Madam Maria Montessori
Maria Montessori was always a little ahead of her time. At age thirteen, against the wishes of her father but with the support of her mother, she began to attend a boys’ technical school. After seven years of engineering she began premedical studies and, in 1896 became a physician. In her work at the University of Rome psychiatric clinic Dr. Montessori developed an interest in the treatment of special needs children and, for several years, she worked, wrote, and spoke on their behalf.In 1907 she was given the opportunity to study “normal” children, taking charge of fifty poor children of the dirty, desolate streets of the San Lorenzo slum on the outskirts of Rome. The news of the unprecedented success of her work in the “House of Children” soon spread around the world, people coming from far and wide to see the children for themselves. Dr. Montessori was as astonished as anyone at the realized potential of these children,”Supposing I said there was a planet without schools or teachers, study was unknown, and yet the inhabitants – doing nothing, but living and walking about – came to know all things, to carry in their minds, the whole of learning: would you not think I was romancing?” “Well, just this, which seems so fanciful as to be nothing but the invention of a fertile imagination, is a reality.” It is the child’s way of learning. This is the path he follows. He learns everything without knowing he is learning it, and in doing so passes little from the unconscious to the conscious, treading always in the paths of joy and love.
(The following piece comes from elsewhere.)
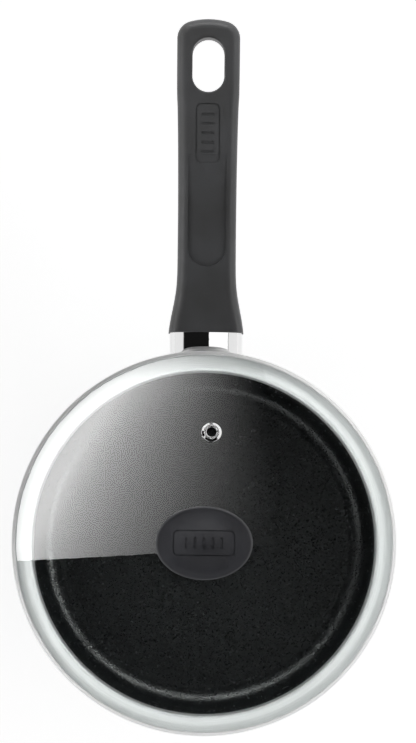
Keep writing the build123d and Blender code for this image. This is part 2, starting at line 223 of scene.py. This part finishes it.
def nonstick():
    """Black coating with fine grey and blue-green metallic flakes."""
    f = Finish("nonstick_black", Roughness=0.25, Specular_IOR_Level=0.5)
    cells = f.node("ShaderNodeTexVoronoi", {"Vector": f.place, "Scale": 1 / FLAKE})
    chance = f.node("ShaderNodeSeparateColor", {0: cells.outputs["Color"]}).outputs
    flake = f.math("POWER", chance[0], 5.0)
    hue = f.blend(chance[1], (0.020, 0.027, 0.028, 1), (0.034, 0.036, 0.036, 1))
    f.feed("Base Color", f.blend(flake, (0.0040, 0.0045, 0.0050, 1), hue))
    f.feed("Specular IOR Level", f.remap(chance[0], 0, 1, 0.05, 1.05))
    f.feed("Roughness", f.remap(f.noise(400, 3), 0.3, 0.7, 0.21, 0.28))
    f.feed("Normal", f.bump(f.noise(1 / (0.9 * MM), 2), 0.10, 0.02 * MM))
    return f.material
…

FROM EUROPE TO THE UNITED STATES
Invited to the USA by Alexander Graham Bell, Thomas Edison, and others, Dr. Montessori spoke at Carnegie Hall in 1915. She was invited to set up a classroom at the Panama-Pacific Exposition in San Francisco, where spectators watched twenty-one children, all new to this Montessori method, behind a glass wall for four months. The only two gold medals awarded for education went to this class, and the education of young children was altered forever.
INDIA and THE NOBEL PEACE PRIZE
During World War II Dr. Montessori was forced into exile from Italy because of her antifascist views and lived and worked in India. It was here that she developed her work, ‘Education for Peace,’ and developed many of the ideas taught in her training courses today. She was twice nominated for the Nobel Peace Prize.
THE ELEMENTARY MONTESSORI PROGRAM
In Rome Dr. Montessori developed the Montessori program for the elementary years for the child from 6-12. She began, as elementary classes do today, with the required curriculum of Italy of her time. She adapted the traditional teacher-taught subjects in the arts and science so that the children could use materials to guide their open-ended research and to follow their individual interests, working to a much higher level than was previously (and is presently!) thought possible for children of this age. The elementary child, when allowed to work independently instead of being taught in groups led by a teacher, and in classes with a mixed age group of 6-12- year-old students inspiring and teaching each other, masters academic subjects usually not taught until middle or high school.
THE MIDDLE SCHOOL AND HIGH SCHOOL PROGRAM
Montessori had many ideas for the child at this age.In 1948,at the invitation of Shrimant Rajmata Vijya Raje Scindia, she started the Montessori system and gave rise to Association of Montessori International Shishu Mandir, Gwalior.Pictures and write up of A.M.I. Shishu Mandir are documented in her books ” The Discovery of the Child” and “The Absorbent Mind.”